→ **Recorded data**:

★ ★ ★ ★ ★

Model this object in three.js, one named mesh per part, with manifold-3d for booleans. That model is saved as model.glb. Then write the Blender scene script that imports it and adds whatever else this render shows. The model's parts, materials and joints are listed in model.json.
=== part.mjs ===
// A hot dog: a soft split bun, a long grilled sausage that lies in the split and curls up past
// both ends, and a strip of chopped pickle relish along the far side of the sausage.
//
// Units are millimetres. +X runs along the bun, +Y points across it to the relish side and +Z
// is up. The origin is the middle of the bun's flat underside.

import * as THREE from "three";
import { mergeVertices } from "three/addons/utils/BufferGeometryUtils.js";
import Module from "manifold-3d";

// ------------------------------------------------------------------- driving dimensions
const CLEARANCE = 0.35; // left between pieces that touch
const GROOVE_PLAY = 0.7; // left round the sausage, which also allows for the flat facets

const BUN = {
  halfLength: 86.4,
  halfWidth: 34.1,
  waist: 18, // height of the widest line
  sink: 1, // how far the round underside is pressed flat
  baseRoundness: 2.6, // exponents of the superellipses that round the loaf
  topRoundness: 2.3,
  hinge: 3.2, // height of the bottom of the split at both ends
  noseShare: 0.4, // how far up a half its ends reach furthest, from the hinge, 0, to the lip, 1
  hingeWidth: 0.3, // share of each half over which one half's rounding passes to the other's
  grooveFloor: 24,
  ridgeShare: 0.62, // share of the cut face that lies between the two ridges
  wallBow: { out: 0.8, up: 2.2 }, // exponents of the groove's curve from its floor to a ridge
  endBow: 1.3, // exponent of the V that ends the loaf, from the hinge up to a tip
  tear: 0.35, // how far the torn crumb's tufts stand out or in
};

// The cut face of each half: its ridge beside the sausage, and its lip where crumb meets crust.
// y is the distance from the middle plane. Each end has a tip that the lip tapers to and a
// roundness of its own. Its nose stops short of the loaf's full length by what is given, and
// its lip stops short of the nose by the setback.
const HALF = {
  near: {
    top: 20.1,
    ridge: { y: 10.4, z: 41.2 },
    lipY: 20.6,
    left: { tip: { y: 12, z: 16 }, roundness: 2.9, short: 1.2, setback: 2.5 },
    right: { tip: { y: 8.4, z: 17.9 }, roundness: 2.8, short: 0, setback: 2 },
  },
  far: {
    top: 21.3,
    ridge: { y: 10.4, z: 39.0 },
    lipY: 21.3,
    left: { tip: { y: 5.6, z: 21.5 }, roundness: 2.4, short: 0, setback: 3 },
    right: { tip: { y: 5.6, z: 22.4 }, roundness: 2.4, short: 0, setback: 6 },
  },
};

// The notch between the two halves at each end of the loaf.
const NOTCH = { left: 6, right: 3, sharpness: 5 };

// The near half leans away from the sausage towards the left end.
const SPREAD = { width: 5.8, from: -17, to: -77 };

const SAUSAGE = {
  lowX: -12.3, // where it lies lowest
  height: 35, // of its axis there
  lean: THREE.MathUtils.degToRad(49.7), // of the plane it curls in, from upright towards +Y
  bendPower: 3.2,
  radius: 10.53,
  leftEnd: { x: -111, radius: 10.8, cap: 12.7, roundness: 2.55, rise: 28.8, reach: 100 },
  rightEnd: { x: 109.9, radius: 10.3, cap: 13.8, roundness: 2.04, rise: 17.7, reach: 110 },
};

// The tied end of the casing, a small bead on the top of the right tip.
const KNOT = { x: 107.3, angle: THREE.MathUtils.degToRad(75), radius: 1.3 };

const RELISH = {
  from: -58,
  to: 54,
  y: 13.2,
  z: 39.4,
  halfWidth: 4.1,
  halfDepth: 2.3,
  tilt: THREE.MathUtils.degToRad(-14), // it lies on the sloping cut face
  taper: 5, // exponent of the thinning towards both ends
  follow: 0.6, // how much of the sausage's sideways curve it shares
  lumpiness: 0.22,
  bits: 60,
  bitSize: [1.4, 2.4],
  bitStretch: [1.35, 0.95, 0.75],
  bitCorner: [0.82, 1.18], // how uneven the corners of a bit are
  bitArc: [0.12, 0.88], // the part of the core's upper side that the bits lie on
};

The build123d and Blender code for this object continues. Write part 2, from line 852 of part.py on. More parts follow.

★ ★ ★ ★ ★

Reproduce the entire listing word for word.

Model this object in three.js, one named mesh per part, with manifold-3d for booleans. That model is saved as model.glb. Then write the Blender scene script that imports it and adds whatever else this render shows. The model's parts, materials and joints are listed in model.json.
=== part.mjs ===
// A hot dog: a soft split bun, a long grilled sausage that lies in the split and curls up past
// both ends, and a strip of chopped pickle relish along the far side of the sausage.
//
// Units are millimetres. +X runs along the bun, +Y points across it to the relish side and +Z
// is up. The origin is the middle of the bun's flat underside.

import * as THREE from "three";
import { mergeVertices } from "three/addons/utils/BufferGeometryUtils.js";
import Module from "manifold-3d";

// ------------------------------------------------------------------- driving dimensions
const CLEARANCE = 0.35; // left between pieces that touch
const GROOVE_PLAY = 0.7; // left round the sausage, which also allows for the flat facets

const BUN = {
  halfLength: 86.4,
  halfWidth: 34.1,
  waist: 18, // height of the widest line
  sink: 1, // how far the round underside is pressed flat
  baseRoundness: 2.6, // exponents of the superellipses that round the loaf
  topRoundness: 2.3,
  hinge: 3.2, // height of the bottom of the split at both ends
  noseShare: 0.4, // how far up a half its ends reach furthest, from the hinge, 0, to the lip, 1
  hingeWidth: 0.3, // share of each half over which one half's rounding passes to the other's
  grooveFloor: 24,
  ridgeShare: 0.62, // share of the cut face that lies between the two ridges
  wallBow: { out: 0.8, up: 2.2 }, // exponents of the groove's curve from its floor to a ridge
  endBow: 1.3, // exponent of the V that ends the loaf, from the hinge up to a tip
  tear: 0.35, // how far the torn crumb's tufts stand out or in
};

// The cut face of each half: its ridge beside the sausage, and its lip where crumb meets crust.
// y is the distance from the middle plane. Each end has a tip that the lip tapers to and a
// roundness of its own. Its nose stops short of the loaf's full length by what is given, and
// its lip stops short of the nose by the setback.
const HALF = {
  near: {
    top: 20.1,
    ridge: { y: 10.4, z: 41.2 },
    lipY: 20.6,
    left: { tip: { y: 12, z: 16 }, roundness: 2.9, short: 1.2, setback: 2.5 },
    right: { tip: { y: 8.4, z: 17.9 }, roundness: 2.8, short: 0, setback: 2 },
  },
  far: {
    top: 21.3,
    ridge: { y: 10.4, z: 39.0 },
    lipY: 21.3,
    left: { tip: { y: 5.6, z: 21.5 }, roundness: 2.4, short: 0, setback: 3 },
    right: { tip: { y: 5.6, z: 22.4 }, roundness: 2.4, short: 0, setback: 6 },
  },
};

// The notch between the two halves at each end of the loaf.
const NOTCH = { left: 6, right: 3, sharpness: 5 };

// The near half leans away from the sausage towards the left end.
const SPREAD = { width: 5.8, from: -17, to: -77 };

const SAUSAGE = {
  lowX: -12.3, // where it lies lowest
  height: 35, // of its axis there
  lean: THREE.MathUtils.degToRad(49.7), // of the plane it curls in, from upright towards +Y
  bendPower: 3.2,
  radius: 10.53,
  leftEnd: { x: -111, radius: 10.8, cap: 12.7, roundness: 2.55, rise: 28.8, reach: 100 },
  rightEnd: { x: 109.9, radius: 10.3, cap: 13.8, roundness: 2.04, rise: 17.7, reach: 110 },
};

// The tied end of the casing, a small bead on the top of the right tip.
const KNOT = { x: 107.3, angle: THREE.MathUtils.degToRad(75), radius: 1.3 };

const RELISH = {
  from: -58,
  to: 54,
  y: 13.2,
  z: 39.4,
  halfWidth: 4.1,
  halfDepth: 2.3,
  tilt: THREE.MathUtils.degToRad(-14), // it lies on the sloping cut face
  taper: 5, // exponent of the thinning towards both ends
  follow: 0.6, // how much of the sausage's sideways curve it shares
  lumpiness: 0.22,
  bits: 60,
  bitSize: [1.4, 2.4],
  bitStretch: [1.35, 0.95, 0.75],
  bitCorner: [0.82, 1.18], // how uneven the corners of a bit are
  bitArc: [0.12, 0.88], // the part of the core's upper side that the bits lie on
};

The build123d and Blender code for this object continues. Write part 2, from line 852 of part.py on. More parts follow.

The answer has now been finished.